TO BE DONE: Take each line that has the word "context" and return it.
-- START OF MATERIAL --
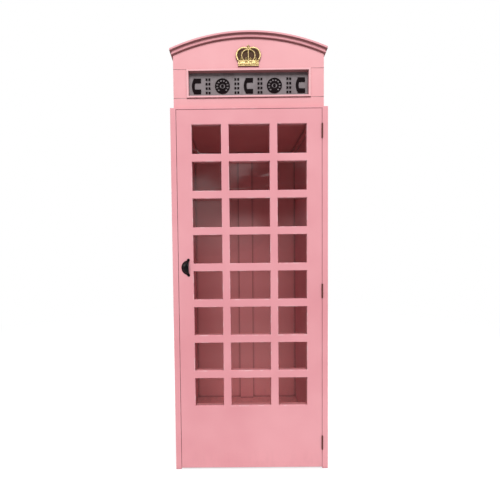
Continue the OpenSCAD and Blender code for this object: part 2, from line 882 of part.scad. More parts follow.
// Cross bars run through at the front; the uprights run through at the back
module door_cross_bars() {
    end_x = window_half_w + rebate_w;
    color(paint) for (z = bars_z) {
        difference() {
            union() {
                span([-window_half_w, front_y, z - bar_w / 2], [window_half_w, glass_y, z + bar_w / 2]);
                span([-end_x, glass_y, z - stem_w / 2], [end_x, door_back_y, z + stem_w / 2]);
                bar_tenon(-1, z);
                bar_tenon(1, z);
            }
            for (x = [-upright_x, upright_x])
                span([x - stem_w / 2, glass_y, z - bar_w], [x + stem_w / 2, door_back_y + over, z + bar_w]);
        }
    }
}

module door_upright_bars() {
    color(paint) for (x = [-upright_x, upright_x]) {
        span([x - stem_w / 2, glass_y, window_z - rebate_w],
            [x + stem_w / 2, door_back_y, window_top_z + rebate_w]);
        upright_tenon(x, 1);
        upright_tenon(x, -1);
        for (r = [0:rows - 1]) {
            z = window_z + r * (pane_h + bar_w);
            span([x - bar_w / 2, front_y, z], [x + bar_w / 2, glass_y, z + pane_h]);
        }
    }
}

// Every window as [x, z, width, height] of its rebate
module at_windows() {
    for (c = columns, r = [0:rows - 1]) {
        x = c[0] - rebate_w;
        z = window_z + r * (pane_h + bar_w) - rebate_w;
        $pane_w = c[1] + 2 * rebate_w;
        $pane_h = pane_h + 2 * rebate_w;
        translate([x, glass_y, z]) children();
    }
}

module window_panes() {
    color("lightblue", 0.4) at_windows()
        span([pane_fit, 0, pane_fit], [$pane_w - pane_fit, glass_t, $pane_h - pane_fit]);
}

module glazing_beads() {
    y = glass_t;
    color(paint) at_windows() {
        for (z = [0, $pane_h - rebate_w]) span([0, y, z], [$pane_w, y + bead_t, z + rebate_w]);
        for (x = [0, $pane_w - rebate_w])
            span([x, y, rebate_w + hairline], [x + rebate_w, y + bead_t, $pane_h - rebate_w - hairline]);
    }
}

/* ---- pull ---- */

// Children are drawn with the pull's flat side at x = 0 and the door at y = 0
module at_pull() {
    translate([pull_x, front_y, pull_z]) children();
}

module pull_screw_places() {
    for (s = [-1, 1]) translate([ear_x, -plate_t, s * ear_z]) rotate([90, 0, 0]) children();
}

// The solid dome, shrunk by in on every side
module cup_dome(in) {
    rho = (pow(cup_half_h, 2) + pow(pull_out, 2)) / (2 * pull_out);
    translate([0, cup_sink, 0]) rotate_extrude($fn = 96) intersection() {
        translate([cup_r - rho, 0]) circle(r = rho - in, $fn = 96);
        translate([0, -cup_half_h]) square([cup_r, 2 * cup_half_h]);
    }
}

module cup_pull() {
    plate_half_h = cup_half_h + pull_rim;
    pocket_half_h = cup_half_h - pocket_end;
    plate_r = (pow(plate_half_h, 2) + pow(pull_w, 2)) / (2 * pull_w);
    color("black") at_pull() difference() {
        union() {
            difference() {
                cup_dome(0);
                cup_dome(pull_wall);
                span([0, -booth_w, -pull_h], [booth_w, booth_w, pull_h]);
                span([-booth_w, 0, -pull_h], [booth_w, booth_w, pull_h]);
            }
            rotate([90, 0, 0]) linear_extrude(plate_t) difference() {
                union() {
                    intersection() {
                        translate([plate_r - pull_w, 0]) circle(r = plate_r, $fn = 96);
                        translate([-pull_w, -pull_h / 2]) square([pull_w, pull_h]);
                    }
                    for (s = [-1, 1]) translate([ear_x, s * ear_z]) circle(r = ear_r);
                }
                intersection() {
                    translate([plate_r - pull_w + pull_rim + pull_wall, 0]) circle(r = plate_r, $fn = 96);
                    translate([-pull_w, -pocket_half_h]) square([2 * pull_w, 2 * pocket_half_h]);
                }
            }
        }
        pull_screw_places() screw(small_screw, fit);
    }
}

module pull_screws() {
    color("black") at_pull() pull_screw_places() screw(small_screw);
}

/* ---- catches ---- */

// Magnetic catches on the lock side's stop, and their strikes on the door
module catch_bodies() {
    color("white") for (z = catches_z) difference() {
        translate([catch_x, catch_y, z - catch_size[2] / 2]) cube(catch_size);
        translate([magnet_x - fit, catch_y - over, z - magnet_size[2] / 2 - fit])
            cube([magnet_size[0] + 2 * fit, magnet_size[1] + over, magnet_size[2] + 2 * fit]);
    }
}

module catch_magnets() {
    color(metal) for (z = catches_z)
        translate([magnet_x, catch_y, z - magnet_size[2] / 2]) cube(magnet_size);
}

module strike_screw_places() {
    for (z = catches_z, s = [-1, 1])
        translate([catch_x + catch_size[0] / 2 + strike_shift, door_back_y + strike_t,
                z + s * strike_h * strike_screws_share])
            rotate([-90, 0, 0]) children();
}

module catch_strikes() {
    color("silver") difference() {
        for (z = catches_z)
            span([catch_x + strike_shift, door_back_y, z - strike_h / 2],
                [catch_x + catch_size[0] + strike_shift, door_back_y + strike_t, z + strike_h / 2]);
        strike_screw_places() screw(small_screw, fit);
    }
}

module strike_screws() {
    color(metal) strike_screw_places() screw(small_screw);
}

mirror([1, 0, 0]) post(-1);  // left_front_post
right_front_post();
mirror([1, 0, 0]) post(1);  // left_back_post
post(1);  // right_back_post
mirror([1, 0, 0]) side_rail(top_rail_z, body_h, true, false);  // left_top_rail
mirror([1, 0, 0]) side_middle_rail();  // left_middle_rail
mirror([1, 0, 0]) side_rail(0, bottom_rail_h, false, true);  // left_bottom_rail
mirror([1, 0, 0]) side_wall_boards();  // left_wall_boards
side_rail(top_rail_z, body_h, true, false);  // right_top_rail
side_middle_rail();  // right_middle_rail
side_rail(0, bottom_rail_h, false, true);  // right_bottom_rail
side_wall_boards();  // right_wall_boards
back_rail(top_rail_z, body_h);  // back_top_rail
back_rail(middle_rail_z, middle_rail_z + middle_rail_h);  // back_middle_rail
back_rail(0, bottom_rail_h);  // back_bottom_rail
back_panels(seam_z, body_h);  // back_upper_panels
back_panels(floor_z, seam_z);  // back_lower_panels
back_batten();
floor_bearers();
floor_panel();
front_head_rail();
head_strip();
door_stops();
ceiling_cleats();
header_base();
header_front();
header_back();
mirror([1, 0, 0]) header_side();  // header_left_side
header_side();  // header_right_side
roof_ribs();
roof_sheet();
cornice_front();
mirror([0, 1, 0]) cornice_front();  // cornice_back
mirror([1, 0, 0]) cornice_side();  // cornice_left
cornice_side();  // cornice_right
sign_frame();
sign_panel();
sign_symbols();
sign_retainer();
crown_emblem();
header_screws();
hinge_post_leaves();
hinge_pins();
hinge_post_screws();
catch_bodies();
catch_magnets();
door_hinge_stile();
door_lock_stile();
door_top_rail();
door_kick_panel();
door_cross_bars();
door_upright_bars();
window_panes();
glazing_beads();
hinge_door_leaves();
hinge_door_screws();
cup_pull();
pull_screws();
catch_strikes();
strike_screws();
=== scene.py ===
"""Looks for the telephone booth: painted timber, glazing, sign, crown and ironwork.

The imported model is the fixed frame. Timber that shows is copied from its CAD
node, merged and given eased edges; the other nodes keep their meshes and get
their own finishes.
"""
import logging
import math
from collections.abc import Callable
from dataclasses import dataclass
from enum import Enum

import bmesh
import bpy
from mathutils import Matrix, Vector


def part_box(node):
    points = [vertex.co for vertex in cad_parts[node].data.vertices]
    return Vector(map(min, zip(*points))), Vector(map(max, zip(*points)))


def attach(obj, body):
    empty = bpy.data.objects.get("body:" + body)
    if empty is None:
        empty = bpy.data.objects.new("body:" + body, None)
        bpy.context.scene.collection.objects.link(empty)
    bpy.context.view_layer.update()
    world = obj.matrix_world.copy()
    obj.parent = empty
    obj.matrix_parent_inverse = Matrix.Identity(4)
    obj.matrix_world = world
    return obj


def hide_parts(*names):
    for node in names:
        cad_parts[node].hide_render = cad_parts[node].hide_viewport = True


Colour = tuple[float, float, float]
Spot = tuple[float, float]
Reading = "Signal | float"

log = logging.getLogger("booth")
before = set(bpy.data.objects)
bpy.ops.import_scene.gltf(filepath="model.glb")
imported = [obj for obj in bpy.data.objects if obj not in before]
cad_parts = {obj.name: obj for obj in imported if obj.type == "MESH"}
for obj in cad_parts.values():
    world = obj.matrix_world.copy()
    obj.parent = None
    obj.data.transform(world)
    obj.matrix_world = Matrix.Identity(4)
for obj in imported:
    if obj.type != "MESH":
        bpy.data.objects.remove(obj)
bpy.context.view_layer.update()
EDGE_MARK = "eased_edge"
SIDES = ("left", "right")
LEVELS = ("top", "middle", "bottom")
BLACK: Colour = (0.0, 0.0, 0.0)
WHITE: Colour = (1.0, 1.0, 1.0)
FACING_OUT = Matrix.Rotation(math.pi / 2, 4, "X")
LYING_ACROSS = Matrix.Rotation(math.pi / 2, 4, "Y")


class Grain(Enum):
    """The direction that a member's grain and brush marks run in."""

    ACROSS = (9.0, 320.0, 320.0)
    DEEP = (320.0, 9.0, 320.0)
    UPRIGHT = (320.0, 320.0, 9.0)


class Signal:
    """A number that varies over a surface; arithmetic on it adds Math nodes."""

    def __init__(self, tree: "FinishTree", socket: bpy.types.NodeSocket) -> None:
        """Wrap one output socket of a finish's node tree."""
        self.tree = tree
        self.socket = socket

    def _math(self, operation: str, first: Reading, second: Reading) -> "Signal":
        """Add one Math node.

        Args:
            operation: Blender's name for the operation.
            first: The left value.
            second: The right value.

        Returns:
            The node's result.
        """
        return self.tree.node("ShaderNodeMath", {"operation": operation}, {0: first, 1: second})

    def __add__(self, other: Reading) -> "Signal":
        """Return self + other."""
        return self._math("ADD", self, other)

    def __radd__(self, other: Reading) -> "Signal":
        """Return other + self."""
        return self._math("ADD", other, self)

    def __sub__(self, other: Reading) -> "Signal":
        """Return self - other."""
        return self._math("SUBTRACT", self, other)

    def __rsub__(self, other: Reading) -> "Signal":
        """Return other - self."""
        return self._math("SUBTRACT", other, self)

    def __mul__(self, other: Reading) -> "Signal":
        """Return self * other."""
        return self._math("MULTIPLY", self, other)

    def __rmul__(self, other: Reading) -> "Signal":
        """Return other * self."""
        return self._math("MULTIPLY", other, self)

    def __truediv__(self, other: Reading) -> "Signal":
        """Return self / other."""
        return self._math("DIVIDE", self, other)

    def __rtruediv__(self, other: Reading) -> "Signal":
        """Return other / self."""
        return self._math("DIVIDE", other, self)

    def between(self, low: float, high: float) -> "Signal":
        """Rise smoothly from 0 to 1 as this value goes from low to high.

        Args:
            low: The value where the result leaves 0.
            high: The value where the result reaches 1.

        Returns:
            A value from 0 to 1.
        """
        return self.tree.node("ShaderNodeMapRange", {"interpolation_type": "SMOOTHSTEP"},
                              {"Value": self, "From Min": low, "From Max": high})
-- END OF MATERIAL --
THE OUTPUT:
        bpy.context.scene.collection.objects.link(empty)
    bpy.context.view_layer.update()
bpy.context.view_layer.update()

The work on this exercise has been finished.